Las derechas se vivifican y llenan de electricidad con estos enredos patrióticos. Nunca me convencieron los izquierdistas que ponen su ideología como argumento para sus propuestas, es decir, no me convencen los argumentos con el formato: «la sanidad debe ser pública porque España necesita un giro a la izquierda». Me gusta percibir ideología y coherencia, pero cuando la ideología es el argumento siempre sospecho falta de razonamiento y rigidez de catecismo. Pero el pecado se limita a la simpleza. Más grave es que el argumento sea la patria.
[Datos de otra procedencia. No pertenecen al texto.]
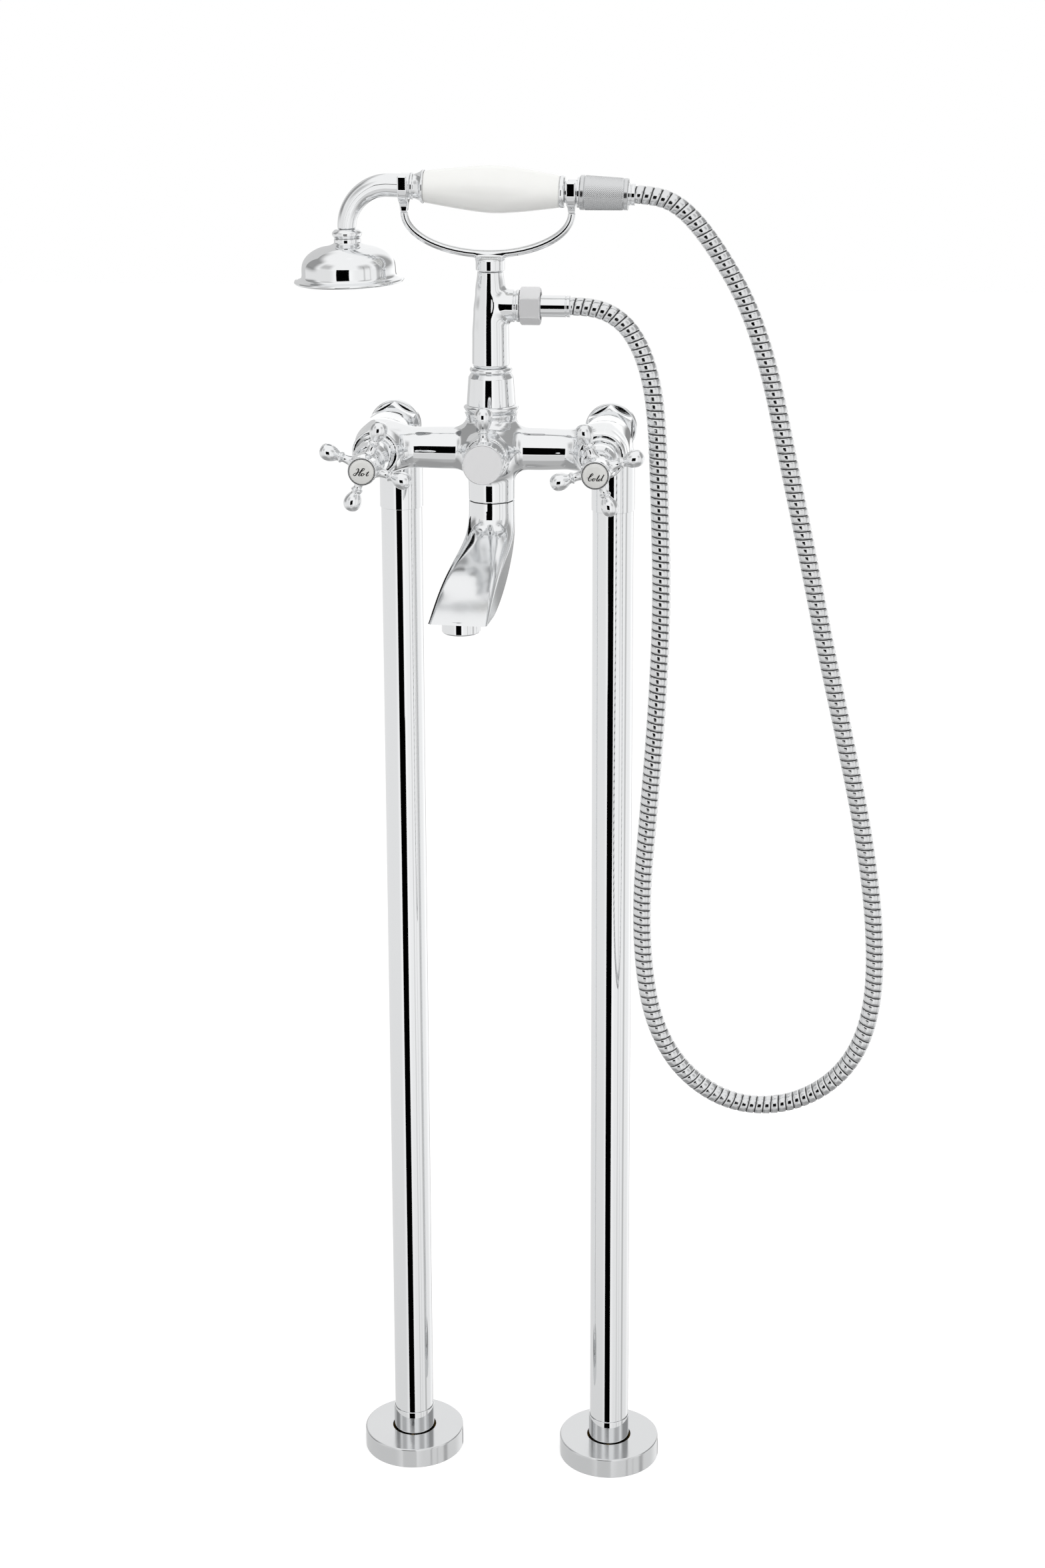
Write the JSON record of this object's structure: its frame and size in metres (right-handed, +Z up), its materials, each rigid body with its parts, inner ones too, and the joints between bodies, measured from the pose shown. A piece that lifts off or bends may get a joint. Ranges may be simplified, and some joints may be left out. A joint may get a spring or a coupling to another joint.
{
  "type": "floor standing bath filler",
  "caption": "Floor standing bath filler with cross handles, diverter, swivel spout, and a hand shower in a cradle.",
  "frame": {"origin": "on the floor, midway between the two standpipes, at the centre of the floor screws", "axes": "+Z up, +X to the right of somebody who faces the handles, -Y toward that person"},
  "size_m": [0.3996, 0.2537, 0.9922],
  "materials": {
    "chrome": "polished",
    "satin_chrome": "satin",
    "porcelain": "glazed",
    "rubber": "matte",
    "copper": "drawn",
    "raw_brass": "machined",
    "satin_steel": "satin",
    "steel": "polished"
  },
  "bodies": {
    "frame": {"column_base_ring": "chrome", "column_cone": "chrome", "column_stem": "chrome", "column_top_ring": "chrome", "hose_lower_ferrule": "chrome", "hose_outlet_nut": "satin_chrome", "hose_outlet_washer": "rubber", "left_base_cover": "chrome", "left_floor_plate": "raw_brass", "left_foot_sleeve": "chrome", "left_pipe_elbow": "chrome", "left_standpipe": "chrome", "left_supply_tube": "copper", "left_union_nut": "chrome", "left_union_washer": "rubber", "left_valve_cartridge": "raw_brass", "left_valve_shroud": "chrome", "mixer_body": "chrome", "right_base_cover": "chrome", "right_floor_plate": "raw_brass", "right_foot_sleeve": "chrome", "right_pipe_elbow": "chrome", "right_standpipe": "chrome", "right_supply_tube": "copper", "right_union_nut": "chrome", "right_union_washer": "rubber", "right_valve_cartridge": "raw_brass", "right_valve_shroud": "chrome", "shower_hose": "steel"},
    "hot_handle": {"hot_handle_cross": "chrome", "hot_spindle": "raw_brass", "hot_handle_screw": "steel", "hot_button_ring": "chrome", "hot_handle_button": "porcelain"},
    "cold_handle": {"cold_handle_cross": "chrome", "cold_spindle": "raw_brass", "cold_handle_screw": "steel", "cold_button_ring": "chrome", "cold_handle_button": "porcelain"},
    "diverter": {"diverter_cap": "chrome", "diverter_lever": "chrome"},
    "spout_arm": {"spout": "chrome", "aerator_housing": "chrome", "aerator_insert": "satin_steel"},
    "cradle": {"cradle_arc": "chrome", "cradle_left_fork": "chrome", "cradle_right_fork": "chrome", "cradle_set_screw": "steel"},
    "handset": {"handset_grip": "porcelain", "handset_front_ferrule": "chrome", "handset_end_ring": "chrome", "handset_inner_tube": "raw_brass", "handset_end_neck": "chrome", "handset_arm": "chrome", "hose_knurled_nut": "satin_chrome", "hose_upper_washer": "rubber", "hose_upper_ferrule": "chrome", "head_collar": "chrome", "shower_bell": "chrome", "spray_plate": "satin_steel"}
  },
  "joints": [
    {"name": "hot_handle_turn", "type": "hinge", "parent": "frame", "child": "hot_handle", "pos_m": [-0.075, -0.15, 0.804], "axis": [0, -1, 0], "range_deg": [0, 90]},
    {"name": "cold_handle_turn", "type": "hinge", "parent": "frame", "child": "cold_handle", "pos_m": [0.075, -0.15, 0.804], "axis": [0, -1, 0], "range_deg": [-90, 0]},
    {"name": "diverter_turn", "type": "hinge", "parent": "frame", "child": "diverter", "pos_m": [0, -0.14, 0.804], "axis": [0, -1, 0], "range_deg": [-90, 0]},
    {"name": "spout_swivel", "type": "hinge", "parent": "frame", "child": "spout_arm", "pos_m": [0, -0.098, 0.769], "axis": [0, 0, 1], "range_deg": [-75, 75]},
    {"name": "cradle_swivel", "type": "hinge", "parent": "frame", "child": "cradle", "pos_m": [0, -0.098, 0.925], "axis": [0, 0, 1], "range_deg": [-45, 45], "deforming": ["shower_hose"]},
    {"name": "handset_lift", "type": "slide", "parent": "cradle", "child": "handset", "axis": [0, 0, 1], "range_m": [0, 0.034], "deforming": ["shower_hose"]}
  ]
}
Cuando se argumentan las posiciones políticas por patriotismo, se incurre en la misma simpleza que cuando se argumentan por la ideología. Pero se añade el pecado de la exclusión sectaria: si se afirma algo por español y patriota, quien no lo acepte será antiespañol y enemigo. La pulla de López Obrador derramada sobre las derechas es como una gota reactiva sobre una mezcla y muestran ese sectarismo disfrazado de patriotismo con el que pretenden anegar todos los debates. Quieren despido libre, ya no ocultan que quieren privatizar la sanidad y entregar la educación a la Iglesia e ir eliminando las pensiones y lo quieren sin que se hable de ello. Quieren que el ruido de defensa de la patria, amenazada por separatistas o injuriada por López Obrador, no deje oír el ruido de los martillazos con que quieren derruir el estado de bienestar, tan claramente establecido en la Constitución como la unidad del Estado. Seguramente Rivera y Casado creen patriótico discutir lo que se hizo o no se hizo en las andanzas colonizadoras de hace siglos. Y a la vez dirán que es pasado que el PP usara hace dos días a nuestra policía con periodicuchos y empresarios para espionajes y falsificaciones contra rivales políticos. Decía Woody Allen que con un método de lectura rápida había leído Guerra y pazen veinte minutos y todo lo que había entendido es que algo pasaba con unos rusos. Ese es el nivel de quien hace 11 asignaturas en un fin de semana y un máster en un recreo. Mucho tienen que bajar las aguas de la competencia y el talento para que se haga visible Suárez Illana.